>> START

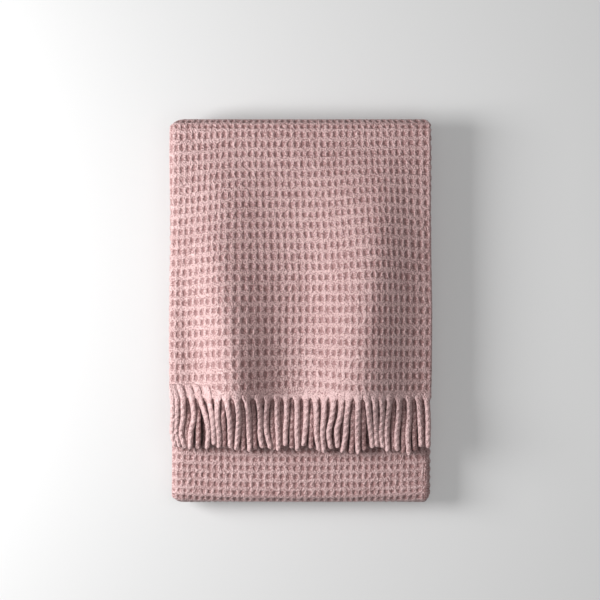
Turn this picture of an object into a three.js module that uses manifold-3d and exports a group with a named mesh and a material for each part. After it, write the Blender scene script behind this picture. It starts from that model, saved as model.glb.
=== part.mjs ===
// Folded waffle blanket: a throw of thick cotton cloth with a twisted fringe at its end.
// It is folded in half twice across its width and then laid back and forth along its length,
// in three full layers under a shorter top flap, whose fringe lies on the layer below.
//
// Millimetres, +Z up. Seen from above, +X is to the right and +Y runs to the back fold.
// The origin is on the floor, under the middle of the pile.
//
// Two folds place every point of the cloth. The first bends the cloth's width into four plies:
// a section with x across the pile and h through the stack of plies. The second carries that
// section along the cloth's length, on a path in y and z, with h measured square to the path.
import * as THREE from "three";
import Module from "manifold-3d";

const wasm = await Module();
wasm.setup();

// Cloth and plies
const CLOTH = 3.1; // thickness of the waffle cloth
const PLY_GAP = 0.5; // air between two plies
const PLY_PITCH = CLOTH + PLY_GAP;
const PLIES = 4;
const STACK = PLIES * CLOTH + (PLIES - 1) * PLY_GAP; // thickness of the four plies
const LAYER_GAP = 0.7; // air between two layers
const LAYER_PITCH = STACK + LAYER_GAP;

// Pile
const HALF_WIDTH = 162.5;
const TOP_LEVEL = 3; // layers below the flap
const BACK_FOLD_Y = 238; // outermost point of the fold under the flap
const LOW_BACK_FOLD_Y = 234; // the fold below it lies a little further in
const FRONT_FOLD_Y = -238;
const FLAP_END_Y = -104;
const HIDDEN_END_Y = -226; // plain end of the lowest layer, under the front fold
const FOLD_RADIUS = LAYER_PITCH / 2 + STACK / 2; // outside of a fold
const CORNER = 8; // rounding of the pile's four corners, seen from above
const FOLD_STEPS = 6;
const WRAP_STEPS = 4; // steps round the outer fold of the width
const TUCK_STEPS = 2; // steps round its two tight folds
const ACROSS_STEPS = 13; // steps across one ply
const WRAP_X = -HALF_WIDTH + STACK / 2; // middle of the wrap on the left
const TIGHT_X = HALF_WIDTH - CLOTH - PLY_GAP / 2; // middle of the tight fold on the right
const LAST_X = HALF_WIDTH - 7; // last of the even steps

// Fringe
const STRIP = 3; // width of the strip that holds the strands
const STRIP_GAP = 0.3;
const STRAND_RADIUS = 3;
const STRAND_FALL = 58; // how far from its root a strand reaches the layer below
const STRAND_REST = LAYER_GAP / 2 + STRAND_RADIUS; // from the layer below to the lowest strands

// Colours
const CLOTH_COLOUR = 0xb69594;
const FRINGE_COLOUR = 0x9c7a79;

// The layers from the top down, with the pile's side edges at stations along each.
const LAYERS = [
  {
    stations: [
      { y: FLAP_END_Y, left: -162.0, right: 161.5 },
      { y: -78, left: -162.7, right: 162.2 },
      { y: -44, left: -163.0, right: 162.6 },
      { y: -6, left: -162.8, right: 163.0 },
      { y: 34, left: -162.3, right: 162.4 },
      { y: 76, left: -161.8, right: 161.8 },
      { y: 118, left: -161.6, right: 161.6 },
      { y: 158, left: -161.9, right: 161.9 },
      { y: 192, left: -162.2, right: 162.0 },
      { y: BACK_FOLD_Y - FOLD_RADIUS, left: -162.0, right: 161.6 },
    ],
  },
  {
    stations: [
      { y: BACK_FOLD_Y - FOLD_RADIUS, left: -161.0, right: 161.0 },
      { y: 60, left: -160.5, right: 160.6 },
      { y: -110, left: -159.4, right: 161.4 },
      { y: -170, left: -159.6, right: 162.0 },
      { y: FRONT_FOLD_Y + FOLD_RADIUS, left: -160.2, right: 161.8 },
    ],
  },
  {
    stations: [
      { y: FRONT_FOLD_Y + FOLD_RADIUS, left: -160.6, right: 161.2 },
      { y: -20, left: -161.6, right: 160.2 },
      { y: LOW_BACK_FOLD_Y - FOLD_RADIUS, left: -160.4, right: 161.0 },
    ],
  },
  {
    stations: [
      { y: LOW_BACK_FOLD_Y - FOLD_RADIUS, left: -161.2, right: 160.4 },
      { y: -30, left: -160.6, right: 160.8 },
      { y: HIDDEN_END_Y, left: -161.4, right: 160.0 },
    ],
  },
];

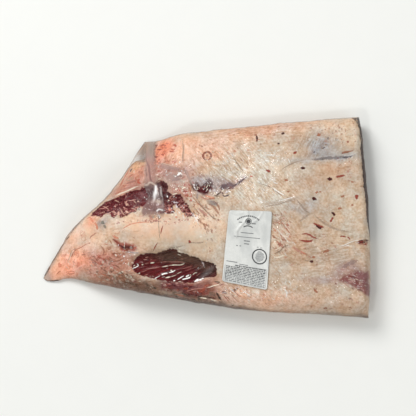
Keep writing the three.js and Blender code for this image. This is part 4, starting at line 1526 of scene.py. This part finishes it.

>> END

■ Exercise ■
All entries must be repeated verbatim.

■ Answer below ■
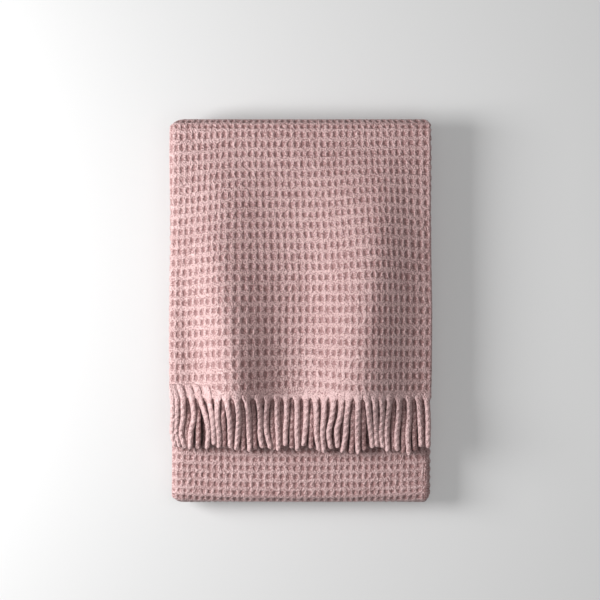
Turn this picture of an object into a three.js module that uses manifold-3d and exports a group with a named mesh and a material for each part. After it, write the Blender scene script behind this picture. It starts from that model, saved as model.glb.
=== part.mjs ===
// Folded waffle blanket: a throw of thick cotton cloth with a twisted fringe at its end.
// It is folded in half twice across its width and then laid back and forth along its length,
// in three full layers under a shorter top flap, whose fringe lies on the layer below.
//
// Millimetres, +Z up. Seen from above, +X is to the right and +Y runs to the back fold.
// The origin is on the floor, under the middle of the pile.
//
// Two folds place every point of the cloth. The first bends the cloth's width into four plies:
// a section with x across the pile and h through the stack of plies. The second carries that
// section along the cloth's length, on a path in y and z, with h measured square to the path.
import * as THREE from "three";
import Module from "manifold-3d";

const wasm = await Module();
wasm.setup();

// Cloth and plies
const CLOTH = 3.1; // thickness of the waffle cloth
const PLY_GAP = 0.5; // air between two plies
const PLY_PITCH = CLOTH + PLY_GAP;
const PLIES = 4;
const STACK = PLIES * CLOTH + (PLIES - 1) * PLY_GAP; // thickness of the four plies
const LAYER_GAP = 0.7; // air between two layers
const LAYER_PITCH = STACK + LAYER_GAP;

// Pile
const HALF_WIDTH = 162.5;
const TOP_LEVEL = 3; // layers below the flap
const BACK_FOLD_Y = 238; // outermost point of the fold under the flap
const LOW_BACK_FOLD_Y = 234; // the fold below it lies a little further in
const FRONT_FOLD_Y = -238;
const FLAP_END_Y = -104;
const HIDDEN_END_Y = -226; // plain end of the lowest layer, under the front fold
const FOLD_RADIUS = LAYER_PITCH / 2 + STACK / 2; // outside of a fold
const CORNER = 8; // rounding of the pile's four corners, seen from above
const FOLD_STEPS = 6;
const WRAP_STEPS = 4; // steps round the outer fold of the width
const TUCK_STEPS = 2; // steps round its two tight folds
const ACROSS_STEPS = 13; // steps across one ply
const WRAP_X = -HALF_WIDTH + STACK / 2; // middle of the wrap on the left
const TIGHT_X = HALF_WIDTH - CLOTH - PLY_GAP / 2; // middle of the tight fold on the right
const LAST_X = HALF_WIDTH - 7; // last of the even steps

// Fringe
const STRIP = 3; // width of the strip that holds the strands
const STRIP_GAP = 0.3;
const STRAND_RADIUS = 3;
const STRAND_FALL = 58; // how far from its root a strand reaches the layer below
const STRAND_REST = LAYER_GAP / 2 + STRAND_RADIUS; // from the layer below to the lowest strands

// Colours
const CLOTH_COLOUR = 0xb69594;
const FRINGE_COLOUR = 0x9c7a79;

// The layers from the top down, with the pile's side edges at stations along each.
const LAYERS = [
  {
    stations: [
      { y: FLAP_END_Y, left: -162.0, right: 161.5 },
      { y: -78, left: -162.7, right: 162.2 },
      { y: -44, left: -163.0, right: 162.6 },
      { y: -6, left: -162.8, right: 163.0 },
      { y: 34, left: -162.3, right: 162.4 },
      { y: 76, left: -161.8, right: 161.8 },
      { y: 118, left: -161.6, right: 161.6 },
      { y: 158, left: -161.9, right: 161.9 },
      { y: 192, left: -162.2, right: 162.0 },
      { y: BACK_FOLD_Y - FOLD_RADIUS, left: -162.0, right: 161.6 },
    ],
  },
  {
    stations: [
      { y: BACK_FOLD_Y - FOLD_RADIUS, left: -161.0, right: 161.0 },
      { y: 60, left: -160.5, right: 160.6 },
      { y: -110, left: -159.4, right: 161.4 },
      { y: -170, left: -159.6, right: 162.0 },
      { y: FRONT_FOLD_Y + FOLD_RADIUS, left: -160.2, right: 161.8 },
    ],
  },
  {
    stations: [
      { y: FRONT_FOLD_Y + FOLD_RADIUS, left: -160.6, right: 161.2 },
      { y: -20, left: -161.6, right: 160.2 },
      { y: LOW_BACK_FOLD_Y - FOLD_RADIUS, left: -160.4, right: 161.0 },
    ],
  },
  {
    stations: [
      { y: LOW_BACK_FOLD_Y - FOLD_RADIUS, left: -161.2, right: 160.4 },
      { y: -30, left: -160.6, right: 160.8 },
      { y: HIDDEN_END_Y, left: -161.4, right: 160.0 },
    ],
  },
];

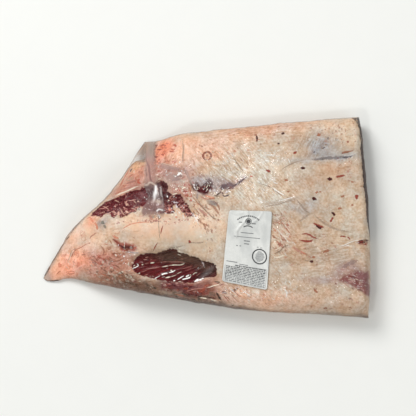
Keep writing the three.js and Blender code for this image. This is part 4, starting at line 1526 of scene.py. This part finishes it.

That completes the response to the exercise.